For some time I’ve wondered how Michel Houellebecq’s Submission would play when it arrived here in the States, nearly a year removed from its tumultuous publication in France. In that country, of course, it appeared the same morning that terrorists slaughtered much of the editorial staff of Charlie Hebdo, including one of Houellebecq’s closest friends. The book had already enjoyed—if that is the right word, and with Houellebecq it probably is—a prepublication patina of infamy. The novel dominated the evening-TV pundit fests, sparking debates about multiculturalism, Islamophobia, and the politics of provocation and responsibility. Fleur Pellerin, the embattled minister of culture who had just recently flubbed a test of her literary credentials by not being able to name a single book by Nobelist Patrick Modiano, vowed that she would most definitely read Submission. François Hollande promised that he would too. And this happened before the massacre.

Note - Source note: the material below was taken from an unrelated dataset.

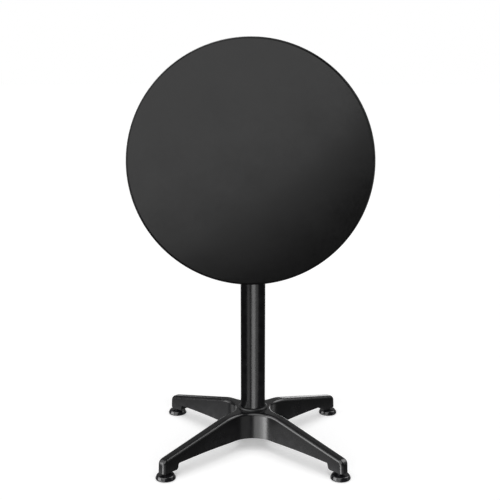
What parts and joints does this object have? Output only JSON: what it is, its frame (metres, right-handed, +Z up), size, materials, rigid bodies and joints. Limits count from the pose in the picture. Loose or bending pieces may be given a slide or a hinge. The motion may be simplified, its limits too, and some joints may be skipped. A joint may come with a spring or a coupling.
{
  "type": "flip-top bistro table",
  "caption": "Round bistro table whose top tips upright for storage on a hinged column head, with a cast star base on levelling feet.",
  "frame": {"origin": "on the floor, under the column's axis", "axes": "+Z up along the column, -Y the way the stored top's surface faces, +X along the hinge bolt"},
  "size_m": [0.5999, 0.4736, 1.049],
  "materials": {
    "cast_powder_coat": "satin black powder coat on cast aluminium",
    "tube_powder_coat": "satin black powder coat on steel tube",
    "top_coat": "smooth satin black coat",
    "board": "raw fibreboard",
    "backing": "matt black laminate",
    "zinc_steel": "bright zinc plate",
    "black_steel": "black zinc plate",
    "nylon": "natural nylon",
    "rubber": "matt black rubber",
    "grip": "fine-grained black moulding",
    "pad_plastic": "gloss black moulding"
  },
  "bodies": {
    "stand": {"star_base": "cast_powder_coat", "column_collar": "cast_powder_coat", "column_tube": "tube_powder_coat", "tie_rod": "zinc_steel", "tie_rod_nut": "zinc_steel", "tie_rod_washer": "zinc_steel", "tie_rod_spring_washer": "zinc_steel", "column_head": "cast_powder_coat", "hinge_bush_left": "nylon", "hinge_bush_right": "nylon", "seat_pads": "rubber", "foot_inserts": "zinc_steel", "foot_lock_nuts": "black_steel"},
    "top": {"top_skin": "top_coat", "top_core": "board", "backing_panel": "backing", "top_bracket": "cast_powder_coat", "bracket_screws": "black_steel", "hinge_bolt": "black_steel", "hinge_nut": "black_steel", "hinge_washers": "black_steel", "stop_buffer": "rubber", "buffer_screw": "black_steel", "latch_bolt": "black_steel", "latch_nut": "black_steel", "latch_washers": "nylon"},
    "latch": {"latch_lever": "black_steel", "lever_grip": "grip"},
    "foot_1": {"foot_pad_1": "pad_plastic", "foot_sole_1": "rubber"},
    "foot_1_screw": {"foot_stud_1": "zinc_steel"},
    "foot_2": {"foot_pad_2": "pad_plastic", "foot_sole_2": "rubber"},
    "foot_2_screw": {"foot_stud_2": "zinc_steel"},
    "foot_3": {"foot_pad_3": "pad_plastic", "foot_sole_3": "rubber"},
    "foot_3_screw": {"foot_stud_3": "zinc_steel"},
    "foot_4": {"foot_pad_4": "pad_plastic", "foot_sole_4": "rubber"},
    "foot_4_screw": {"foot_stud_4": "zinc_steel"}
  },
  "joints": [
    {"name": "top_tilt", "type": "hinge", "parent": "stand", "child": "top", "pos_m": [0, -0.039, 0.71], "axis": [1, 0, 0], "range_deg": [-90, 0]},
    {"name": "latch_lever_swing", "type": "hinge", "parent": "top", "child": "latch", "pos_m": [0, -0.0435, 0.791], "axis": [1, 0, 0], "range_deg": [-28, 0]},
    {"name": "foot_1_height", "type": "slide", "parent": "stand", "child": "foot_1", "axis": [0, 0, 1], "range_m": [-0.01, 0]},
    {"name": "foot_1_turn", "type": "hinge", "parent": "foot_1", "child": "foot_1_screw", "pos_m": [-0.212, -0.212, 0.02], "axis": [0, 0, 1], "range_deg": [-2880, 0]},
    {"name": "foot_2_height", "type": "slide", "parent": "stand", "child": "foot_2", "axis": [0, 0, 1], "range_m": [-0.01, 0]},
    {"name": "foot_2_turn", "type": "hinge", "parent": "foot_2", "child": "foot_2_screw", "pos_m": [0.212, -0.212, 0.02], "axis": [0, 0, 1], "range_deg": [-2880, 0]},
    {"name": "foot_3_height", "type": "slide", "parent": "stand", "child": "foot_3", "axis": [0, 0, 1], "range_m": [-0.01, 0]},
    {"name": "foot_3_turn", "type": "hinge", "parent": "foot_3", "child": "foot_3_screw", "pos_m": [0.212, 0.212, 0.02], "axis": [0, 0, 1], "range_deg": [-2880, 0]},
    {"name": "foot_4_height", "type": "slide", "parent": "stand", "child": "foot_4", "axis": [0, 0, 1], "range_m": [-0.01, 0]},
    {"name": "foot_4_turn", "type": "hinge", "parent": "foot_4", "child": "foot_4_screw", "pos_m": [-0.212, 0.212, 0.02], "axis": [0, 0, 1], "range_deg": [-2880, 0]}
  ],
  "couplings": [
    {"joint": "foot_1_turn", "follows": "foot_1_height", "rad_per_m": 5026.5},
    {"joint": "foot_2_turn", "follows": "foot_2_height", "rad_per_m": 5026.5},
    {"joint": "foot_3_turn", "follows": "foot_3_height", "rad_per_m": 5026.5},
    {"joint": "foot_4_turn", "follows": "foot_4_height", "rad_per_m": 5026.5}
  ]
}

In America (and in the UK, too, where Submission was recently published), the novel arrives with its context neatly packaged in hindsight: Without the notoriety of the January attack, I’m not convinced that the appearance of Submission would have occasioned much in the way of readership or discussion. (In Germany and Italy, the book was on the shelves and out the door almost immediately, with sales figures rivaling those in France.) It’s been aeons since a novel by Houellebecq raised so much as an eyebrow, much less moved the cultural needle—ask yourself how frequently The Map and the Territory, which garnered Houellebecq the Prix Goncourt, popped up in have-you-read-it conversations. At least in the States, he has occupied a position somewhat analogous to, say, that of Lars von Trier, another prematurely discolored, self-conscious enfant terrible with an agonistic relationship to his artistic and political forebears, whose occasional creative brilliance is undercut by a penchant for vapidly offensive statements. That is to say, both are shticky performers with a predictable brand, and more often than not easier to ignore than to care about.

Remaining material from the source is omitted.